Und wer sagt denn, dass 100 Prozent immer das Maß aller Dinge sind? Auch im Management gibt es Phasen des Sprints und des Marathons. Wenn ein 400-Meter-Läufer auf der Bahn ist, rennt er sich die Lunge aus dem Leib, obwohl er weiß, dass er das keine zweite Runde aushält: Warum tut er das? Ganz einfach: weil genau das jetzt dran ist und weil am Ende der Strecke Medaillen und Stolz auf ihn warten. Genau darum geht es auch in der Organisation: An die Stelle von satter Zufriedenheit über die üblichen Ergebnisse muss der Stolz auf eine herausragende Performance treten.

Bildquelle: AdobeStock Naturestock

Zu diesem Zweck dürfen wir ruhig mehr fordern, als geleistet werden kann, um eine maximale Leistung herauszukitzeln.

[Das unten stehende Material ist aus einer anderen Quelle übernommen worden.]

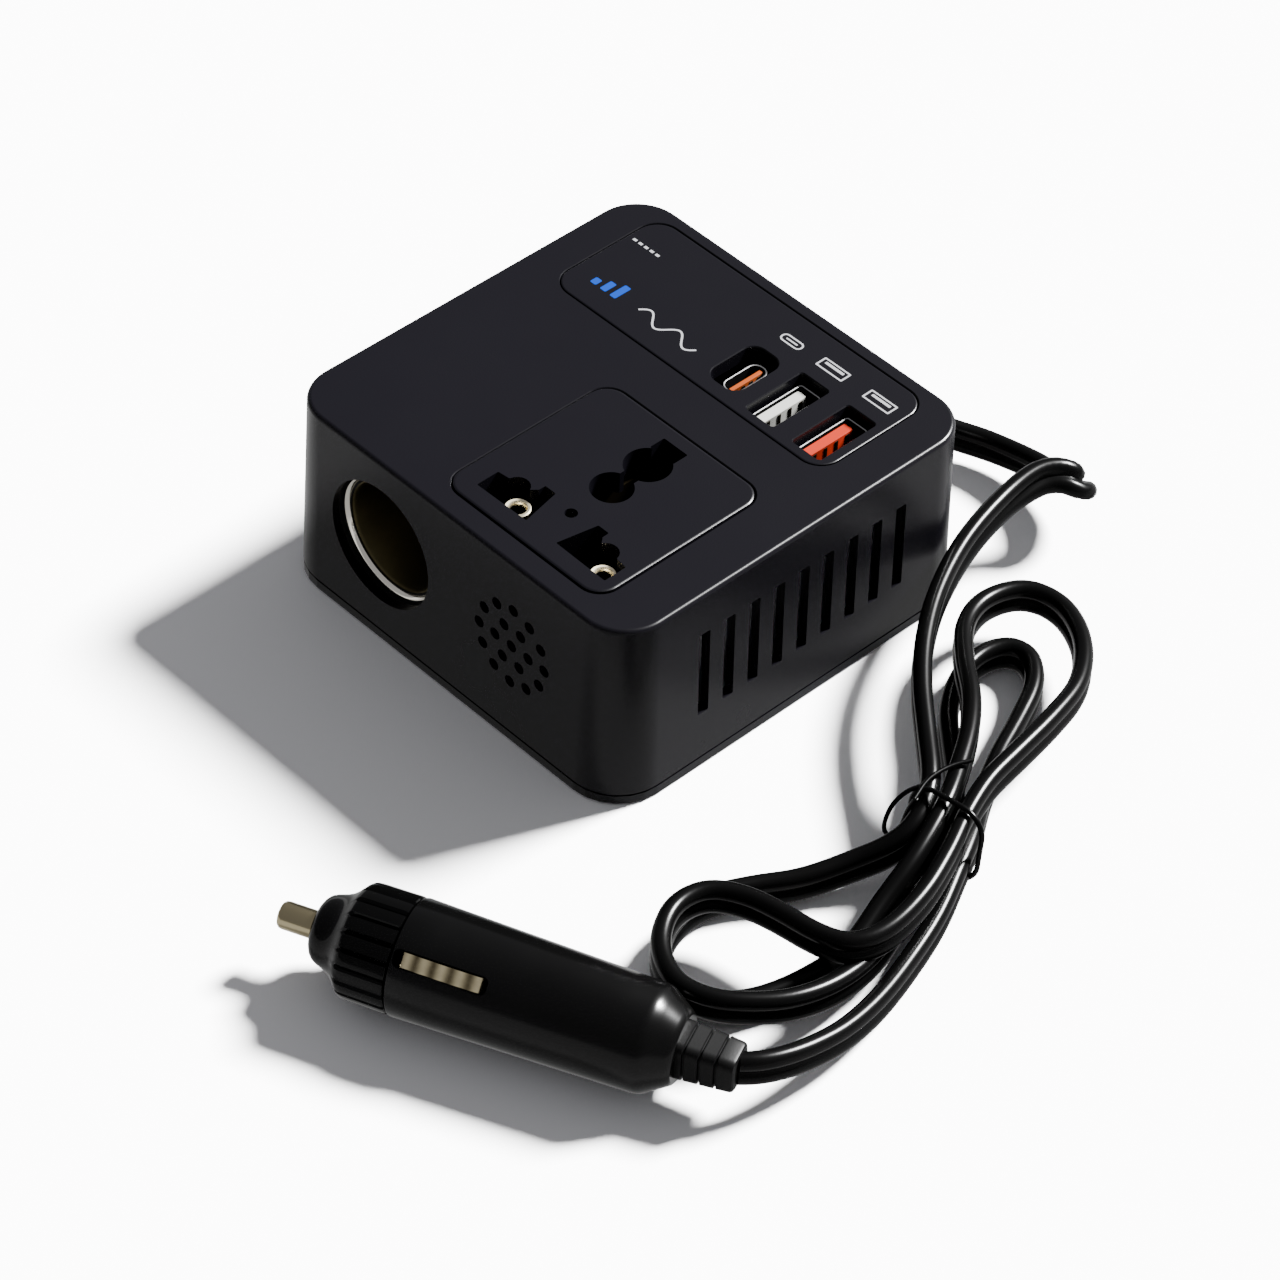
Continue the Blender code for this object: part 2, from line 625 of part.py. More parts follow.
def lead(mat):
    """The lead in three plain solids: gland to bundle, the tied bundle, bundle to plug."""
    tube_object("lead_tube", smooth_route(LEAD_ROUTE, 4.6), LEAD_TUBE_R, mat)
    outline = hank_outline()
    hank = stack_object("lead_hank", [(outline, GAP), (outline, HANK_TOP)], mat)
    combine(hank, tie_notch())
    tube_object("lead_tail", smooth_route(TAIL_ROUTE, 4.6), LEAD_TUBE_R, mat)


def tie_frame():
    """Middle of the tied waist and the directions across it and along it."""
    return Vector((87.44, -6.2, 9.1)), Vector((0.94, 0.34, 0.0)), Vector((0.34, -0.94, 0.0))


def tie_notch():
    """Channel under the bundle's waist, which the tie passes through."""
    centre, across, along = tie_frame()
    corners = []
    for u, v in ((-14, -1.5), (14, -1.5), (14, 1.5), (-14, 1.5)):
        point = centre + across * u + along * v
        corners.append((point.x, point.y))
    bm = bmesh.new()
    add_stack(bm, [(corners, -1.0), (corners, 2.4)])
    return finish("tie_notch", bm, None)


def cord_tie(mat):
    """Wire ring round the bundle's waist."""
    centre, across, along = tie_frame()
    points = []
    for u, v in rounded_rect(9.0, 8.1, 2.0, 3):
        points.append(centre + across * u + Vector((0, 0, 1)) * v)
    tube_object("cord_tie", points, 0.7, mat, 1, True)


def plug(axis, gloss, satin, rubber, nickel, brass, glass):
    """Twelve-volt plug lying on its side, in its own axis frame."""
    cap = [(CAP_FRONT_S, 2.9), (CAP_FRONT_S, 5.6), (7.5, 6.2), (9.2, 6.5), (11.4, 7.2), (13.2, 8.8),
           (COLLAR_FRONT_S, 10.0), (CAP_REAR_S, 10.3), (CAP_REAR_S, 8.4), (12.0, 4.6), (12.0, 2.9)]
    cap_piece = turned_object("plug_cap", cap, gloss, (0, 0, 0), True, 40, "X", axis)
    bm = bmesh.new()
    for index in range(20):
        turn = Matrix.Rotation(math.tau * index / 20, 3, "X")
        new = add_box(bm, (COLLAR_FRONT_S + 0.4, -0.35, 9.8), (CAP_REAR_S + 1, 0.35, 11.0))
        bmesh.ops.rotate(bm, cent=(0, 0, 0), matrix=turn, verts=new)
    combine(cap_piece, finish("cap_grooves", bm, None, axis))
    tip = [(0.0, 0.0), (0.0, 1.9), (0.6, 2.5), (11.0, 2.5), (12.6, 2.5), (12.6, 4.0), (13.4, 4.0), (13.4, 0.0)]
    turned_object("plug_tip", tip, nickel, (0, 0, 0), False, 20, "X", axis)
    fuse = [(13.8, 0.0), (13.8, 3.1), (19.0, 3.1), (19.0, 2.8), (35.0, 2.8), (35.0, 3.1), (40.0, 3.1), (40.0, 0.0)]
    turned_object("plug_fuse", fuse, glass, (0, 0, 0), False, 16, "X", axis)
    bore = 4.6
    body = [(CAP_REAR_S + GAP, bore), (CAP_REAR_S + GAP, BARREL_FRONT_R), (BARREL_REAR_S - 1.2, BARREL_REAR_R),
            (BARREL_REAR_S, BARREL_REAR_R - 0.6), (69.4, 6.6), (69.4, 2.6), (52.0, 2.6), (52.0, bore)]
    body_piece = turned_object("plug_body", body, satin, (0, 0, 0), True, 40, "X", axis)
    springs = smooth_spring(4)
    spring = tube_object("plug_tip_spring", springs, 0.4, nickel, 0)
    spring.parent = axis
    for number, tilt in enumerate((SIDE_CONTACT_TILT, SIDE_CONTACT_TILT + 180.0), 1):
        side_contact(number, tilt, body_piece, brass, axis)
    boot(rubber, axis)


def smooth_spring(turns):
    """Spring points behind the fuse, at the length that the pressed tip leaves it."""
    return [(44.0 + x, y, z) for x, y, z in coil_points(2.9, 7.4, turns, 8)]


def side_contact(number, tilt, body_piece, brass, axis):
    """Leaf contact in a slot along the barrel; it is pressed inwards against its own spring."""
    turn = Matrix.Rotation(math.radians(90.0 - tilt), 3, "X")
    bm = bmesh.new()
    slot = rounded_rect(8.45, 1.5, 0.5, 2, (32.45, 0.0))
    add_stack(bm, [(slot, 6.6), (slot, 12.0)])
    bmesh.ops.rotate(bm, cent=(0, 0, 0), matrix=turn, verts=bm.verts)
    combine(body_piece, finish(f"contact_slot_{number}", bm, None, axis))
    bm = bmesh.new()
    outline = [(24.4, 8.0), (25.4, 9.9), (27.6, 10.9), (32.4, 11.3), (37.2, 10.9), (39.6, 9.8), (40.5, 8.0)]
    add_stack(bm, [(outline, -1.15), (outline, 1.15)])
    bmesh.ops.rotate(bm, cent=(0, 0, 0), matrix=Matrix.Rotation(math.pi / 2, 3, "X"), verts=bm.verts)
    bmesh.ops.rotate(bm, cent=(0, 0, 0), matrix=turn, verts=bm.verts)
    finish(f"plug_side_contact_{number}", bm, brass, axis)


def boot(mat, axis):
    """Boxy rubber strain relief with three grooves."""
    def outline(half_w, half_h):
        return rounded_rect(half_w, half_h, 2.2, 3)
    sizes = [(69.7, 4.9, 4.7), (72.2, 4.9, 4.7), (72.2, 4.3, 4.1), (73.0, 4.3, 4.1), (73.0, 4.8, 4.5),
             (75.6, 4.7, 4.4), (75.6, 4.1, 3.8), (76.4, 4.1, 3.8), (76.4, 4.6, 4.3), (79.0, 4.5, 4.2),
             (79.0, 3.9, 3.6), (79.8, 3.9, 3.6), (79.8, 4.4, 4.1), (PLUG_LENGTH, 4.2, 3.9)]
    bm = bmesh.new()
    add_stack(bm, [(outline(w, h), s) for s, w, h in sizes])
    bmesh.ops.rotate(bm, cent=(0, 0, 0), matrix=Matrix.Rotation(math.pi / 2, 3, "Y"), verts=bm.verts)
    finish("plug_boot", bm, mat, axis)


def build():
    """Make every sub-part."""
    clear_scene()
    shell_black = material("shell_black", (0.020, 0.020, 0.024), 0.42)
    gloss_black = material("gloss_black", (0.012, 0.012, 0.014), 0.16)
    lead_black = material("lead_black", (0.010, 0.010, 0.011), 0.25)
    rubber_black = material("rubber_black", (0.016, 0.016, 0.017), 0.60)
    inner_black = material("inner_black", (0.015, 0.015, 0.016), 0.55)
    nickel = material("nickel", (0.78, 0.72, 0.60), 0.22, 1.0)
    brass = material("brass", (0.80, 0.62, 0.30), 0.28, 1.0)
    steel = material("steel", (0.60, 0.60, 0.60), 0.30, 1.0)
    aluminium = material("aluminium", (0.70, 0.71, 0.72), 0.40, 1.0)
    board_green = material("board_green", (0.03, 0.16, 0.06), 0.45)
    ferrite = material("ferrite", (0.05, 0.05, 0.05), 0.60)
    copper = material("copper_winding", (0.60, 0.22, 0.08), 0.35, 0.6)
    can_blue = material("can_blue", (0.02, 0.05, 0.20), 0.35)
    tongue_white = material("tongue_white", (0.75, 0.75, 0.72), 0.45)
    tongue_orange = material("tongue_orange", (0.85, 0.20, 0.04), 0.42)
    tongue_red = material("tongue_red", (0.80, 0.10, 0.04), 0.42)
    fuse_glass = material("fuse_glass", (0.60, 0.65, 0.66), 0.10)

    upper_shell(shell_black)
    base_cover(shell_black)
    base_screws(steel)
    socket_plate(shell_black)
    socket_carrier(inner_black)
    socket_contacts(brass)
    socket_screw(steel)
    usb_panel(shell_black)
    usb_ports(steel, tongue_orange, (tongue_white, tongue_red))
    accessory_socket(nickel, inner_black, brass)
    fan(inner_black, inner_black)
    boards(board_green)
    power_parts(ferrite, copper, can_blue, inner_black, aluminium)
    lead_gland(rubber_black)
    lead(lead_black)
    cord_tie(inner_black)

    axis = bpy.data.objects.new("plug_axis", None)
    bpy.context.scene.collection.objects.link(axis)
    set_place(axis, PLUG_TIP, (0.0, 0.0, math.radians(PLUG_TURN)))
    plug(axis, gloss_black, shell_black, rubber_black, nickel, nickel, fuse_glass)


build()
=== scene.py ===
"""Looks of the power inverter: finishes, fine pieces, lead, floor and light."""

import math

import bmesh
import bpy
from mathutils import Matrix, Vector


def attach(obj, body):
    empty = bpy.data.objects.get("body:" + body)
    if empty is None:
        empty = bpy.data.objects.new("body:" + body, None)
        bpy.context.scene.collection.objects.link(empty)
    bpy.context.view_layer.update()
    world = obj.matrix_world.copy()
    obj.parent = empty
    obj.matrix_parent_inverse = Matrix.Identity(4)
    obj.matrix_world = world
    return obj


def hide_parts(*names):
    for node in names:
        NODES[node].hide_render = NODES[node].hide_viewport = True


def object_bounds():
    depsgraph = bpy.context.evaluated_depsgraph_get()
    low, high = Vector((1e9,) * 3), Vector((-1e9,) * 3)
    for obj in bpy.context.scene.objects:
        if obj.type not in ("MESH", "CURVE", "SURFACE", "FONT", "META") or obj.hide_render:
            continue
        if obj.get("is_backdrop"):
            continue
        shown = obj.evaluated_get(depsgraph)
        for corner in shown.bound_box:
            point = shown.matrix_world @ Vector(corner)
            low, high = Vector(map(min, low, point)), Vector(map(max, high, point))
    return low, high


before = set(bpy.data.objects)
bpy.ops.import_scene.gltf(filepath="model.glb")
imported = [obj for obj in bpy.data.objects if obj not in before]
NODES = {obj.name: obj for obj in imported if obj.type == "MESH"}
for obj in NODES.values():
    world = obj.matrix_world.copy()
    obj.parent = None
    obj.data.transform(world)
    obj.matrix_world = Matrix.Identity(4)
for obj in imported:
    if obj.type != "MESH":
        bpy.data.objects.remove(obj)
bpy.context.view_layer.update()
MM = 0.001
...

Aber nicht nur dafür: In Zeiten, in denen wir Disruption und strategische Exzellenz brauchen, weil die Rahmenbedingungen dies fordern, kommen wir mit den alten Denkweisen nicht weiter. Doch neu denken müssen wir nicht, wenn wir die nächsten Ziele mithilfe simpler Optimierung erreichen können. Erst wenn unsere Zielsetzung und damit die Zukunft, die wir anstreben, weit über das Übliche hinausgeht, sind wir gezwungen zu kreieren, statt zu optimieren, und erst dann sind wir bereit, den Discomfort zu akzeptieren, der mit alldem verbunden ist.

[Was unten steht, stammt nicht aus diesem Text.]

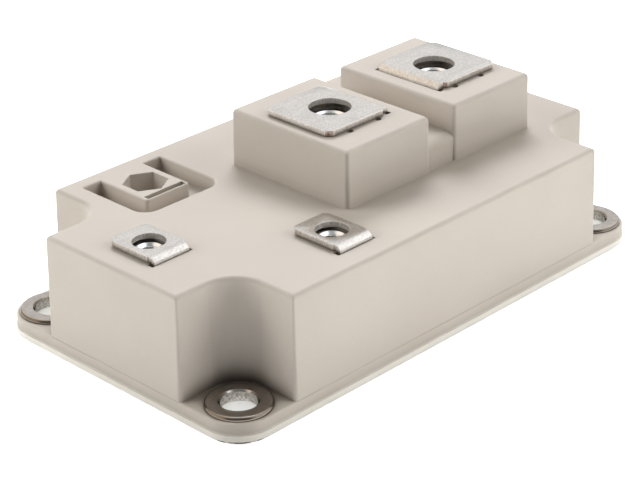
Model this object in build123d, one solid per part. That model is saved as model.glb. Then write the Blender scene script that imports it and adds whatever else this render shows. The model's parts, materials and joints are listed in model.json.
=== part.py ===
from build123d import *
import math
import os

# A power module: a moulded housing on a metal baseplate, screw terminals on top and the
# circuit on copper-clad ceramics inside. X runs along the long side, Z points away from the
# heat sink, and the origin is the centre of the baseplate's underside. Millimetres, degrees.

# Baseplate and mounting holes
baseplate_thickness = 3.0
bolt_edge = 6.7
bolt_hole = 6.4

# Flange, with a skirt that wraps the baseplate's edge
module_length = 106.4
module_width = 61.4
flange_corner = 7.0
flange_plate = 1.2
skirt_wall = 0.9
skirt_bottom = 0.85
lip_height = 1.15
lip_step = 0.2
flange_edge_radius = 0.3

# Body with four rounded corner notches
body_setback = 0.25
body_height = 19.3
wall_draft = 1.4
notch_gap_x = 0.75
notch_gap_y = 1.2
notch_radius = 5.8
edge_radius = 0.8
wall = 2.2
roof = 2.2

# Pedestals under the main terminals, and the lower bridge between them
pedestal_length = 21.6
pedestal_width = 29.1
pedestal_height = 10.8
pedestal_draft = 1.0
bridge_height = 5.55
bridge_recess = 0.4
bridge_radius = 1.5

# Main terminals
main_pitch = 28.0
first_main_x = 0.25
main_plate_width = 16.1
main_shoulder = 0.65
main_free_length = 8.5
main_strap_gap = 1.3
main_thickness = 1.0
main_bend = 1.4
main_hole = 7.8
main_corner_cut = 1.1
main_gap = 0.2
main_leg_width = 6.0
main_foot_length = 4.5
emitter_slope_bottom = 3.0
emitter_slope_top = 8.0

# Auxiliary terminals
gate_from_end = 9.45
gate_terminal_y = 0.0
aux_from_pedestal = 9.05
aux_from_side = 10.95
aux_plate_width = 8.4
aux_shoulder = 0.3
aux_free_length = 5.6
aux_strap_gap = 0.71
aux_thickness = 1.0
aux_bend = 1.3
aux_hole = 5.9
aux_corner_cut = 0.9
aux_gap = 0.3
aux_tail_width = 3.0
aux_tail_level = 12.0

# Slots for the straps, and small pits beside the main terminals
slot_gap = 0.1
main_slot_play = 0.7
aux_slot_play = 0.6
pit_diameter = 1.4
pit_depth = 1.5
pit_spacing_x = 7.2
pit_spacing_y = 16.5

# Nuts and their pockets
m6_across_flats = 10.0
m6_nut_height = 6.25
m6_bore = 5.0
m6_recess = 0.85
m6_tail_bore = 6.6
m6_tail_depth = 6.0
m4_across_flats = 7.0
m4_nut_height = 4.2
m4_bore = 3.3
m4_recess = 0.1
m4_tail_bore = 4.5
m4_tail_depth = 4.0
nut_clearance = 0.18
nut_countersink = 0.6
nut_corner_angle = 30.0
well_wall = 1.6
well_floor = 1.2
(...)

Auf die Kultur kommt es an

Wir sehen also: Das Heraufsetzen von Zielen ist kein Selbstzweck und bringt zudem rein gar nichts, wenn ihr Nichterreichen negativ sanktioniert wird. Was es stattdessen braucht, ist ein gesunder Wille zur Imperfektion, der maximalen Einsatz erzeugt – anstelle einer Komfortkultur, die nur dem Anschein von Exzellenz huldigt. Ein außerordentlich hohes Ziel zu verpassen ist nämlich vollkommen okay, wenn wir alles dafür gegeben haben. Schließlich sind 70 von 200 geforderten Prozent deutlich mehr als 100 von 100.

Jürgen Klopp, heute Teammanager des FC Liverpool und zuvor Meistertrainer von Borussia Dortmund, hat seine ganz eigene Meinung zu dem Spruch mit den Pferden:

„Den (Spruch) hasse ich wie nichts anderes. Ein Pferd hat verdammt noch mal so hoch zu springen, wie es kann.“

Dem habe ich nicht viel hinzuzufügen. Setzen wir also die Ziele herauf – und wir werden uns wundern, was alles geht.